Last week I read two articles, each in a different magazine, about how to celebrate Mother’s Day all month long.
The first was “Thirty-One Ways to Indulge Yourself,” a day by day guide through the month of May, “because no one ever takes care of you.” I read through the calendar, at first smiling and sighing a little, but gradually growing more and more perturbed. The list included things like, “Hire a handyman for a day to do all those chores your husband never gets to.” “Go for a massage, at least a full half-hour appointment.” “Get a pedicure and buy at least two new colors of nail polish.” “Buy yourself a new piece of jewelry.” I added up the entire list—readers were encouraged to do it all—and even estimating low (like costume jewelry instead of the real thing), I came up with a total of nearly $1000.00.
A thousand dollars in one month would have made a mortgage payment, bought the groceries, AND paid the gasoline and electric bills when my children were still at home.
I am a mother--I understand that, as a general rule, mothers are overworked. I tell every young couple that they should realize from the get-go that every young mother is always tired from the double whammy of pregnancy and delivery, followed by the constant care of a little person who does not understand schedules yet, and every young father always feels stressed from the realization that he is now responsible not only for another body, but as spiritual leader of the home, another soul as well. In addition he is constantly bewildered by his young wife’s raging hormones, hormones she herself is disconcerted by and trying to control. This is the nature of the job you have taken upon yourselves. The whole process can be overwhelming. But no one has the right to bankrupt her family because she is feeling weary.
The other magazine article was deceptively similar. However, the words “almost free” and “for real moms” were also in the title. Rather than 31 items laid out on a calendar, one for every day of the month, it was a list of 23 to choose from. Evidently this writer understood that “real moms” have neither the time nor money to play every day. What did they include? “Free up the driveway and create some elaborate chalk art with your children.” “Catch fireflies, minnows, or other tinies in a clean jar; take a good long look and maybe a photo or two, then let them go.” “Declare a spa day with your kids, sipping smoothies by the (wading) pool, and giving each other manis and pedis.” “Draw a comic book together, then make copies so the kids can share them with their friends.” Are you noticing a difference here?

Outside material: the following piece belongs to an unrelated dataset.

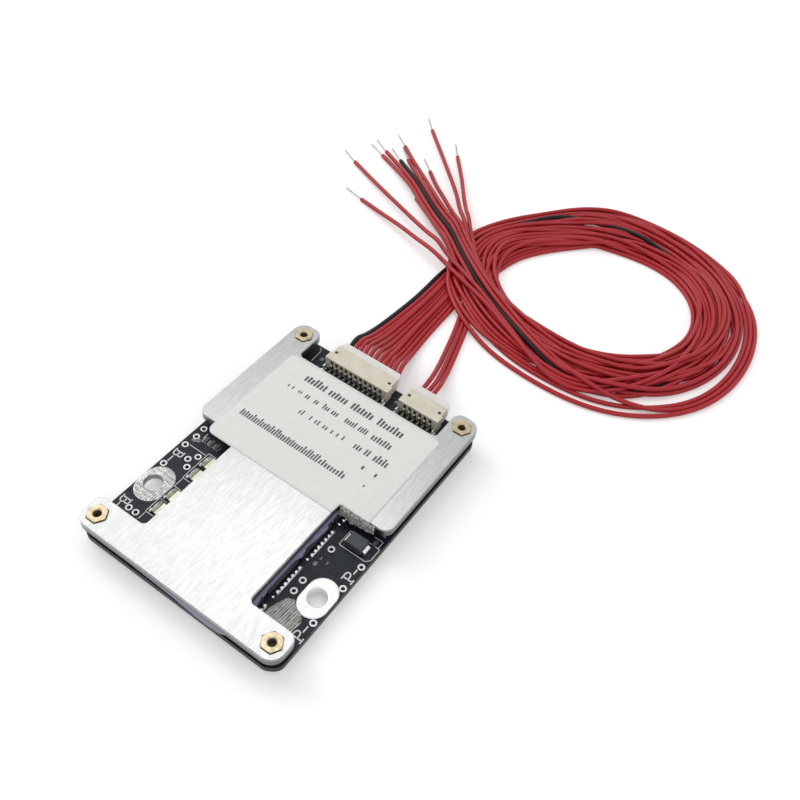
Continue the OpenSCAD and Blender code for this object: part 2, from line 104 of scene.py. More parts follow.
def finished(bm, name):
    mesh = bpy.data.meshes.new(name)
    bm.to_mesh(mesh)
    bm.free()
    piece = bpy.data.objects.new(name, mesh)
    bpy.context.scene.collection.objects.link(piece)
    return piece


bm = bmesh.new()
bmesh.ops.create_grid(bm, x_segments=1, y_segments=1, size=3)
floor = finished(bm, "table_top")
table_white, tree, shader = new_material("table white")
shader.inputs["Base Color"].default_value = (0.86, 0.86, 0.86, 1)
shader.inputs["Roughness"].default_value = 0.9
shader.inputs["Specular IOR Level"].default_value = 0.1
glow = add_node(tree, "ShaderNodeMath", operation="MULTIPLY")
glow.inputs[1].default_value = 0.3
tree.links.new(seen_by_camera(tree), glow.inputs[0])
shader.inputs["Emission Color"].default_value = (1, 1, 1, 1)
tree.links.new(glow.outputs[0], shader.inputs["Emission Strength"])
floor.data.materials.append(table_white)

world = bpy.data.worlds.new("white room")
bpy.context.scene.world = world
world.use_nodes = True
room = world.node_tree
sky = room.nodes["Background"]
sky.inputs["Color"].default_value = (1, 1, 1, 1)
level = ramp(room, seen_by_camera(room), 0, 1, 0.6, 1)
room.links.new(level.outputs[0], sky.inputs["Strength"])


def soft_lamp(name, place, aim, size, power):
    lamp = bpy.data.lights.new(name, "AREA")
    lamp.size, lamp.energy = size, power
    holder = bpy.data.objects.new(name, lamp)
    holder.location = place
    holder.rotation_euler = (Vector(aim) - Vector(place)).to_track_quat("-Z", "Y").to_euler()
    bpy.context.scene.collection.objects.link(holder)


soft_lamp("window lamp", (-0.95, 0.1, 0.8), (0, 0.04, 0), 0.7, 4.5)
soft_lamp("fill lamp", (0.7, -0.5, 0.7), (0, 0.04, 0), 0.8, 1)
soft_lamp("gleam lamp", (-0.276, 0.29, 0.78), (0.016, -0.026, 0), 0.28, 0.68)

# ---- sense wires -----------------------------------------------------------
# Fourteen silicone wires, one black and the rest red, crimped in the two plugs.
# They drop from the plugs to the table, run under the coil's near turn, make
# a little over one and a half turns and come out over it with stripped ends.
wires = 14
wire_r = 0.65
wire_d = 2 * wire_r * mm
pitch = 1.5
large_n, small_n, small_wires = 11, 6, 3
large_x, small_x = -6.2, 12.5
plug_back, contact_z = 40.34, 4.95
# Each plug's ribbon: how far out, its middle, the wires' spacing and height
large_lead = [(plug_back, large_x, pitch, contact_z), (41.5, large_x, pitch, contact_z),
              (44, -7, 1.5, 4.8), (47, -8, 1.45, 4.1), (51, -8.5, 1.35, 2.9), (56, -8.7, 1.15, 1.6),
              (61, -8.7, 1, 0.85), (66, -8.5, 0.9, 0.65), (71, -8.2, 0.85, 0.65),
              (77, -8, 0.85, 0.65)]
small_lead = [(plug_back, 10.25, pitch, contact_z), (41.5, 10.25, pitch, contact_z), (44, 9.9, 1.5, 4.8),
              (47, 9, 1.45, 4.1), (51, 7.8, 1.4, 2.9), (56, 6.4, 1.37, 1.6),
              (61, 5, 1.37, 0.85), (66, 3.8, 1.37, 0.65), (72, 2.6, 1.37, 0.65)]
# The loose ends, from the crossing to the end of the insulation
tails = [
    [(-15.5, 86.3, 4.3), (-23.4, 88.9, 3.6), (-33.7, 92.1, 2.5), (-43, 94.6, 1.4), (-51.7, 96.8, 0.65)],
    [(-17, 90.2, 4.2), (-28.1, 95, 3.4), (-41, 100.5, 2.3), (-53, 105.8, 1.3), (-64.8, 111, 0.65)],
    [(-17.5, 92.9, 4.1), (-30, 101.5, 3.1), (-43, 110.9, 2.1), (-52, 116, 1.2), (-60.3, 119.9, 0.65)],
    [(-17.5, 94.6, 4.1), (-30, 103.2, 3.1), (-43, 112.6, 2.1), (-52, 118, 1.2), (-60.6, 122.5, 0.65)],
    [(-17.5, 96.3, 4.1), (-30, 104.9, 3.1), (-43, 114.3, 1.9), (-49, 118.3, 1.2), (-54.2, 121.5, 0.65)],
    [(-17.5, 98, 4.1), (-30, 106.6, 3.1), (-43, 116, 1.9), (-48, 119.8, 1.2), (-52.6, 123.6, 0.65)],
    [(-17.5, 99.7, 4.1), (-30, 108.4, 3.1), (-43, 117.9, 2), (-51, 123.8, 1.2), (-57.6, 129, 0.65)],
    [(-17.6, 93.75, 2.7), (-24, 98.2, 2.2), (-30, 102.4, 1.6), (-35, 105.8, 1), (-39, 108.4, 0.65)],
    [(-17.6, 95.45, 2.7), (-24, 99.9, 2.2), (-30, 104.1, 1.6), (-34.5, 107.2, 1), (-38.5, 109.8, 0.65)],
    [(-17.6, 97.15, 2.7), (-24, 101.6, 2.2), (-30, 105.8, 1.6), (-34, 108.6, 1), (-38, 111.4, 0.65)],
    [(-17.7, 98.85, 2.7), (-24, 103.3, 2.2), (-30, 107.6, 1.6), (-34, 110.6, 1), (-38, 113.6, 0.65)],
    [(-17.7, 101.5, 4), (-25, 107.3, 3.1), (-32.5, 113.3, 2.1), (-38, 117.8, 1.3), (-43.6, 123, 0.65)],
    [(-17.8, 103.3, 3.9), (-24, 109.8, 3.3), (-30.4, 117.2, 2.8), (-41.1, 128, 2), (-56.1, 143, 0.65)],
    [(-17.8, 105.3, 3.7), (-23, 111.7, 3), (-28, 118.3, 2.3), (-33, 125.3, 1.5), (-41.4, 136, 0.65)]]
coil_centre = np.array((26.0, 105.0))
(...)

Now let me add this bit of information to the mix. One article was in Parenting. The other was in a quarterly publication put out for customers of the grocery chain Lucas worked for at the time. This is obvious, right? The “experts” understand that young parents first, live on a budget, and second, need encouragement and suggestions for how to spend more “quality” time (I hate that phrase!) with their children, teaching them such things as core values and priorities, and the other magazine was interested in boosting retail sales during a sagging economy. Wrong. Parenting is the magazine suggesting that all young mothers go out and spend a good chunk of the family’s income pampering themselves for a solid month. I am actually proud of Lucas’s company. If I still had children at home, we would have probably done quite a few of the things they suggested. The total cost for the whole list was about $10, and it also included some volunteer work.

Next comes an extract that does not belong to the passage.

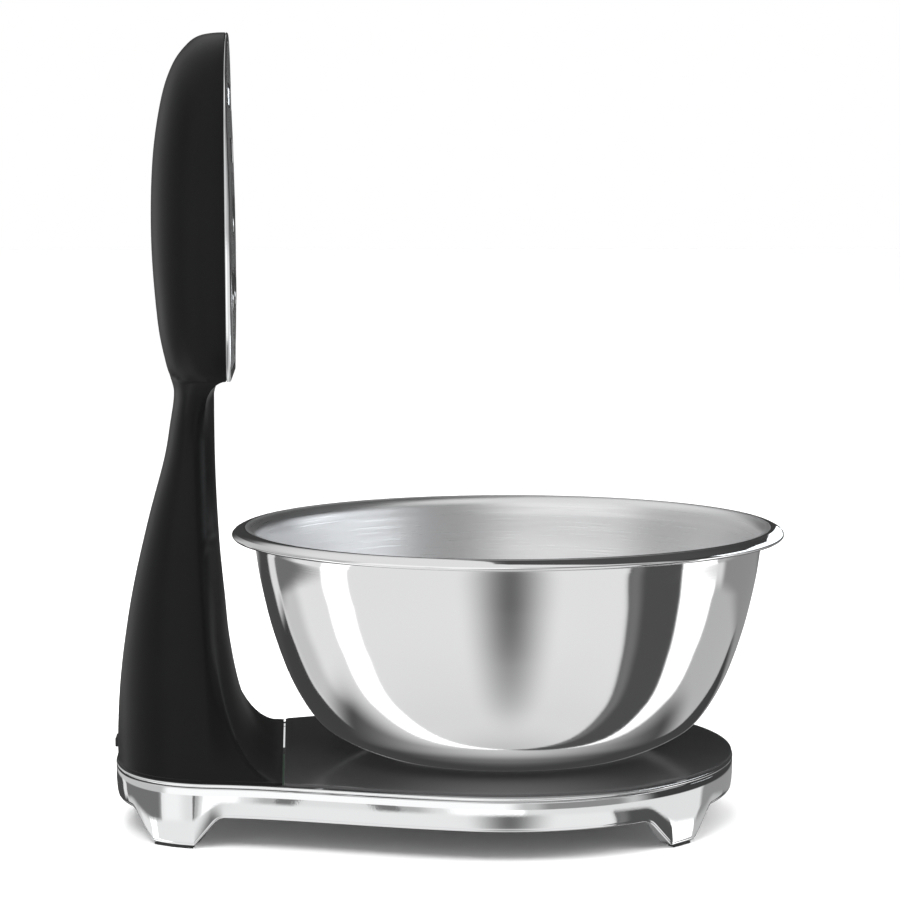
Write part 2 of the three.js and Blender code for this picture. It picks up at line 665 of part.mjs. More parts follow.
// ---------------------------------------------------------------- electronics in the column
function wiringLoom() {
  const route = new THREE.CatmullRomCurve3([
    new THREE.Vector3(-138, 20, FLOOR_TOP + 4.4), new THREE.Vector3(-141, 18, 38),
    new THREE.Vector3(-140, 14, 66), new THREE.Vector3(-134, 4, 108), new THREE.Vector3(-127, 0, 142),
    new THREE.Vector3(-125.4, 0, 170), new THREE.Vector3(-127, 0, 192),
    new THREE.Vector3(-124, 0, 206), new THREE.Vector3(-118.6, 0, 210),
  ]);
  const r = 1.5;
  const section = new THREE.Shape();
  section.absarc(0, 0, r, 0, 2 * Math.PI);
  return new THREE.ExtrudeGeometry(section, {
    steps: 36, curveSegments: 4, bevelEnabled: false, extrudePath: route,
  });
}

const CHARGE_CELL_X = -125.5;
const CHARGE_CELL_Z = 47;
const BOARD_THICK = 1.6;

const mainBoard = () => box(-142, -30, FLOOR_TOP + 2, -84, 30, FLOOR_TOP + 2 + BOARD_THICK);
const chargeBoard = () => {
  const top = PORT_Z - SOCKET_HALF[1] - 0.5;
  return box(-153, -11, top - BOARD_THICK, -135.5, 11, top);
};

function chargeSocket() {
  const [half, high] = SOCKET_HALF;
  const wall = 0.5;
  const can = box(-154.4, -half, PORT_Z - high, -147, half, PORT_Z + high);
  return cut(can, box(-156, -half + wall, PORT_Z - high + wall, -149, half - wall, PORT_Z + high - wall));
}

function portCover() {
  const [half, high] = PORT_HALF;
  return box(PORT_OUT_X, -half, PORT_Z - high, PORT_IN_X, half, PORT_Z + high);
}

function chargeCell() {
  const r = 9.1;
  const half = 32.5;
  const profile = [
    v2(0, -half), v2(r - 0.6, -half), v2(r, -half + 0.6), v2(r, half - 0.6), v2(r - 0.6, half),
    v2(3.2, half), v2(3.2, half + 1.2), v2(0, half + 1.2),
  ];
  return new THREE.LatheGeometry(profile, 24).translate(CHARGE_CELL_X, 0, CHARGE_CELL_Z);
}

function cellCradle() {
  const reach = 8.5;
  const block = box(CHARGE_CELL_X - reach, -34, FLOOR_TOP + 4.6, CHARGE_CELL_X + reach, 34, 43);
  const bed = new THREE.CylinderGeometry(9.5, 9.5, 80, 24);
  return cut(block, bed.translate(CHARGE_CELL_X, 0, CHARGE_CELL_Z));
}

// ---------------------------------------------------------------- assembly
add("base_frame", baseFrame(), CHROME);
add("trim_ring", trimRing(), CHROME);
[[1, -1], [1, 1], [-1, -1], [-1, 1]].forEach(([sx, sy], i) =>
  add(`foot_pad_${i + 1}`, footPad(sx, sy), RUBBER));
add("bottom_cover", bottomCover(), MOULDING);
LUGS.forEach((place, i) => add(`cover_screw_${i + 1}`, screwUp(place, COVER_LOW, 8.5), ZINC_STEEL));
COLUMN_BOSSES.forEach((place, i) =>
  add(`column_screw_${i + 1}`, screwUp(place, COVER_LOW, 10), ZINC_STEEL));

add("load_cell", loadCell(), ALUMINIUM);
add("cell_spacer_fixed", cellSpacer(CELL_FIXED, FLOOR_TOP, CELL_LOW - GAP), ALUMINIUM);
add("cell_spacer_free", cellSpacer(CELL_FREE, CELL_TOP + GAP, SPIDER_LOW - GAP), ALUMINIUM);
CELL_FIXED.forEach((place, i) =>
  add(`cell_screw_fixed_${i + 1}`, screwUp(place, COVER_LOW, 8), ZINC_STEEL));
CELL_FREE.forEach(([x, y], i) =>
  add(`cell_screw_free_${i + 1}`, post(x, y, CELL_LOW + 1, SPIDER_TOP, SCREW_R, 14), ZINC_STEEL));
add("overload_stop", overloadStop(), ZINC_STEEL);
add("platform_spider", platformSpider(), ZINC_STEEL);
add("platform_cover", platformCover(), GLOSS_BLACK);
add("bowl", bowl(), CHROME);

add("column_shell", columnShell(), BLACK_SHELL);
add("face_bezel", faceBezel(), CHROME);
add("face_plate", facePlate(), SATIN_STEEL);
add("display_window", windowGlass(DISPLAY), DARK_GLASS);
add("timer_window", windowGlass(TIMER), DARK_GLASS);
add("control_disc", controlDisc(), SATIN_STEEL);
buttonPlaces.forEach((place, i) =>
  add(`button_${["tare", "unit", "timer"][i]}`, button(place), CHROME));
add("button_membrane", buttonMembrane(), RUBBER);
add("display_module", displayModule(DISPLAY), MOULDING);
add("timer_module", displayModule(TIMER), MOULDING);
add("face_carrier", faceCarrier(), MOULDING);
add("display_board", displayBoard(), BOARD);
add("buzzer", buzzer(), MOULDING);

add("main_board", mainBoard(), BOARD);
add("charge_board", chargeBoard(), BOARD);
add("charge_socket", chargeSocket(), ZINC_STEEL);
add("charge_cell", chargeCell(), CELL_WRAP);
add("cell_cradle", cellCradle(), MOULDING);
add("wiring_loom", wiringLoom(), CABLE);
add("port_cover", portCover(), RUBBER);

// the origin: under the middle of the whole
root.position.x = -(LIP_R + PORT_OUT_X) / 2;

export default root;
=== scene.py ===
import json
import math

import bmesh
import bpy
import numpy as np
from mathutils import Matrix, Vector

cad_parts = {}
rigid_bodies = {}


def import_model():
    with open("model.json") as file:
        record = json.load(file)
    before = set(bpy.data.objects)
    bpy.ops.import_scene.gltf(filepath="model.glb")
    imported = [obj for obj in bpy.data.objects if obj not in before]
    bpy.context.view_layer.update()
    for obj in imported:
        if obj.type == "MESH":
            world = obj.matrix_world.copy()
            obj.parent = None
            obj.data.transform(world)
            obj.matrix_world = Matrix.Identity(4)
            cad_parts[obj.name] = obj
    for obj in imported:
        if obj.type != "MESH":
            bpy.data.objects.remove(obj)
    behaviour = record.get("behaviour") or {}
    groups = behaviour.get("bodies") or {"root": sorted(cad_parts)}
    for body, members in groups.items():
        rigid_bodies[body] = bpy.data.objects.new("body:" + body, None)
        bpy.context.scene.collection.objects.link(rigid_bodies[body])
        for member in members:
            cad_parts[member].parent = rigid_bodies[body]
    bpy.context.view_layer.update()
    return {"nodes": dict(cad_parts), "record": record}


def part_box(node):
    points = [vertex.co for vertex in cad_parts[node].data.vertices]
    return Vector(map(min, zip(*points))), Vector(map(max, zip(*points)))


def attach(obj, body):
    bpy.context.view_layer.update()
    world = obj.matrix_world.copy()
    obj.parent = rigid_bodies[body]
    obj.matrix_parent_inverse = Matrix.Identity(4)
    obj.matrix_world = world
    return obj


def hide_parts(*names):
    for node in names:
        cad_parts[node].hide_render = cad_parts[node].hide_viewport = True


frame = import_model()

# ---------------- places, from the frame
MM = 0.001
bowl_low, bowl_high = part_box("bowl")
AXIS_X = (bowl_low.x + bowl_high.x) / 2      # everything below is in mm from the bowl's axis


def node_mm(name):
    """The corners of a CAD node in mm, measured from the bowl's axis."""
    low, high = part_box(name)
    shift = Vector((AXIS_X, 0, 0))
    return (low - shift) / MM, (high - shift) / MM


base_low, base_high = node_mm("base_frame")
trim_low, trim_high = node_mm("trim_ring")
deck_low, deck_high = node_mm("platform_cover")
bezel_low, bezel_high = node_mm("face_bezel")
plate_low = node_mm("face_plate")[0]
disc_low, disc_high = node_mm("control_disc")
DISC_Z = (disc_low.z + disc_high.z) / 2
DISC_R = disc_high.y

DECK_R = base_high.x
REAR_X = base_low.x
BAND_TOP = base_high.z
PAD_TOP = base_low.z
BAND_LOW = 12.4
DECK_TOP = deck_high.z
SEAM_X = -90.6
SEAM_HALF = 0.35                              # half of the gap at the seam
SEAM_HALF_WIDTH = 64.1                        # from the middle to the end of the seam
FACE_X = -111.5
HEAD_LOW = bezel_low.z
HEAD_TOP = bezel_high.z
HEAD_HALF = bezel_high.y
NECK_Z = 152.0                                # narrowest part of the column
BEZEL_W = 3.4
LIP_R = bowl_high.y / MM
BOWL_FOOT_Z = bowl_low.z / MM
RIM_TOP = bowl_high.z / MM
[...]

Now is it any wonder that elders and preachers regularly warn the church about non-Christian counselors, therapists, and mentors? Is it any wonder that the average family is falling apart at the seams and couples are deep in debt? Can you understand why this is also affecting the church?

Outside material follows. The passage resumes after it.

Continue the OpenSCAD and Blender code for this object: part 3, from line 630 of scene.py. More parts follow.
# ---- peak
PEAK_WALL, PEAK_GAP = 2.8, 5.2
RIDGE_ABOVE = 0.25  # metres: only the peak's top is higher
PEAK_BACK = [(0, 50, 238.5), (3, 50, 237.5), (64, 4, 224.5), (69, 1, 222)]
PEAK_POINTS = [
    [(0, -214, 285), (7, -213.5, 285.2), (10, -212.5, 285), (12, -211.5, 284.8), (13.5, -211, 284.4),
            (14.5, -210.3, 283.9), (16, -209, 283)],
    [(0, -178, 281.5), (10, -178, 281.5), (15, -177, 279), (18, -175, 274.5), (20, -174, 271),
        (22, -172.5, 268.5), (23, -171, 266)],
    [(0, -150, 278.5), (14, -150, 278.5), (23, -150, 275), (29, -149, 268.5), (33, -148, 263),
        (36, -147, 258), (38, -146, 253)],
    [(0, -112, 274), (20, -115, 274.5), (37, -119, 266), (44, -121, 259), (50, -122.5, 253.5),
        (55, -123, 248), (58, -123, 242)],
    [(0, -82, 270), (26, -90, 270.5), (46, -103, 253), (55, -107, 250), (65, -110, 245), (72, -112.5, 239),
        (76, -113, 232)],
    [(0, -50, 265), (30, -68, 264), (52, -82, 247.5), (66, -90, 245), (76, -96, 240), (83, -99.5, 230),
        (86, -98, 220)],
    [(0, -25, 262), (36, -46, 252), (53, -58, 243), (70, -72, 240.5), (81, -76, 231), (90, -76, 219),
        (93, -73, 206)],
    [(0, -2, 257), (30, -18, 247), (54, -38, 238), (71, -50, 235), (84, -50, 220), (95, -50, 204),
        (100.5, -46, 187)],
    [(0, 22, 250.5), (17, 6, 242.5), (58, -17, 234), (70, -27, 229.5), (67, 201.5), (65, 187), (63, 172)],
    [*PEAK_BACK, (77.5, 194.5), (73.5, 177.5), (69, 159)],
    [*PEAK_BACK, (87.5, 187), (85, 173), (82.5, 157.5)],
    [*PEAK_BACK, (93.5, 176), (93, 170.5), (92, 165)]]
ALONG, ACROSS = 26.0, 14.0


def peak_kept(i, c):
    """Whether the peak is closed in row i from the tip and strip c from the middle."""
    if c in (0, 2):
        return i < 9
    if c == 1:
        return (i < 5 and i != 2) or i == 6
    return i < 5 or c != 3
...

Parenting is a commitment just as much as Christianity is. God has entrusted precious souls to you, and He expects them returned in good shape, better in fact than when He gave them to you. A mother, or father for that matter, who folds when it requires sacrifice—major sacrifice—is not worthy of the name.
When you become a parent, it is surprising how fast the feelings overwhelm you. Love for your child is not just strong, it is fierce. At least it should be. It is exactly that fierceness that keeps you going when you lose sleep, when your body aches, and when your heart breaks because of the trials of parenting. Nothing in this world is worth losing your child or his soul. That is what the so-called experts need to be teaching us these days. We already have enough selfish people out there who want the title without doing the job.
Can a woman forget her sucking child that she should not have compassion on the son of her womb?…As a father pities his children, so Jehovah pities those who fear him…If you then, being evil, know how to give good gifts to your children, how much more shall your father who is in Heaven, give good things to those that ask him, Isa 49:15; Psalm 103:13; Matt 7:11.